Reputation: 917
I have a html file that contains data which I have to push to MySql database. I try to parse html file to get values I need in scalars which I got right but I have a problem when I get to the point that I need to collect data not from a single line of text but multiple lines between certain patter. Here is what I got so far that kinda works:
#!/usr/bin/perl
binmode STDOUT,':encoding(cp1250)';
open FILE, "index.html" or die "Could not open $file: $!";
my $word;
my $description;
my $origin;
while (my $line = <FILE>)
{
if ($line =~ m/(?<=<h2 class=\"featured\">)(.*)(?=<\/h2>)/)
{
$word = $line =~ m/<=<h2 class=\"featured\">(.*)<\/h2>/;
$word = $1;
}
if ($line =~ m/(?<=<h4 class=\"related-posts\">)/)
{
print $line;
$origin = $line =~ m/<h4 class=\"related-posts\"> <a href=\"..\/tag\/lacina\/index.html\" rel=\"tag\">(.*)<\/a><\/h4>/;
$origin = $1;
}
}
print "$word \n";
print "$origin";
Now I want to grab a few lines of a text - does not have to be in a single scalar but I dont know how many lines there will be. All I know is that the lines are in between of:
<div class="post-content">
<p>text I want</p>
<p>1.text I want</p>
<p>2.text I want</p>
<div class="box small arial">
Plus I would like to get rid of
<p>'s
I thought of reading a line, storing it in a scaral, reading another line and comparing to the recently saved scalar.
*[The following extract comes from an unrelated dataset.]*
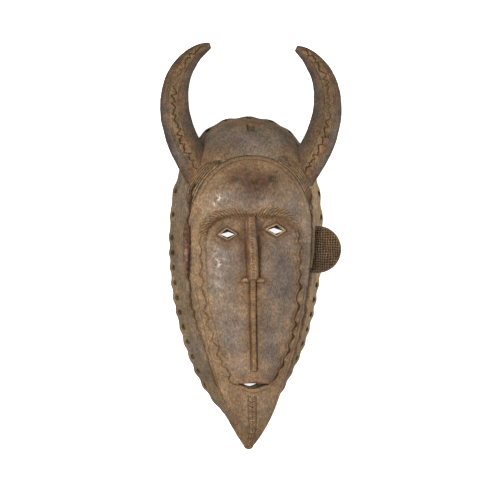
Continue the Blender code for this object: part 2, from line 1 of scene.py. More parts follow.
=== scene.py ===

But how I supouse to check if I have all I want in that scalar?
Upvotes: 1
Views: 542
Reputation: 70732
Use a tool for the job instead of a regular expression.
use strict;
use warnings;
use feature 'say';
use HTML::TreeBuilder;
my $tr = HTML::TreeBuilder->new_from_file('index.html');
for my $div ($tr->look_down(_tag => 'div', 'class' => 'post-content')) {
for my $t ($div->look_down(_tag => 'p')) {
say $t->as_text;
}
}
Output
text I want 1.text I want 2.text I want
Upvotes: 2
Reputation: 35198
use a range operator
to find the text between two patterns:
use strict;
use warnings;
while (<DATA>) {
if (my $range = /<div class="post-content">/ .. /<div class="box small arial">/) {
next if $range =~ /E/;
print;
}
}
__DATA__
<html>
<head><title>stuff</title></head>
<body>
<div class="post-content">
<p>text I want</p>
<p>1.text I want</p>
<p>2.text I want</p>
</div>
<div class="box small arial">
</div>
</body>
</html>
Outputs:
<div class="post-content">
<p>text I want</p>
<p>1.text I want</p>
<p>2.text I want</p>
</div>
However, the real answer is use an actual HTML Parser for parsing HTML.
I'd recommend Mojo::DOM
. For a helpful 8 minute introductory video, check out Mojocast Episode 5
.
use strict;
use warnings;
use Mojo::DOM;
my $data = do {local $/; <DATA>};
my $dom = Mojo::DOM->new($data);
for my $div ($dom->find('div[class=post-content]')->each) {
print $div->all_text();
}
__DATA__
<html>
<head><title>stuff</title></head>
<body>
<div class="post-content">
<p>text I want</p>
<p>1.text I want</p>
<p>2.text I want</p>
</div>
<div class="box small arial">
</div>
</body>
</html>
Outputs:
text I want 1.text I want 2.text I want
Upvotes: 1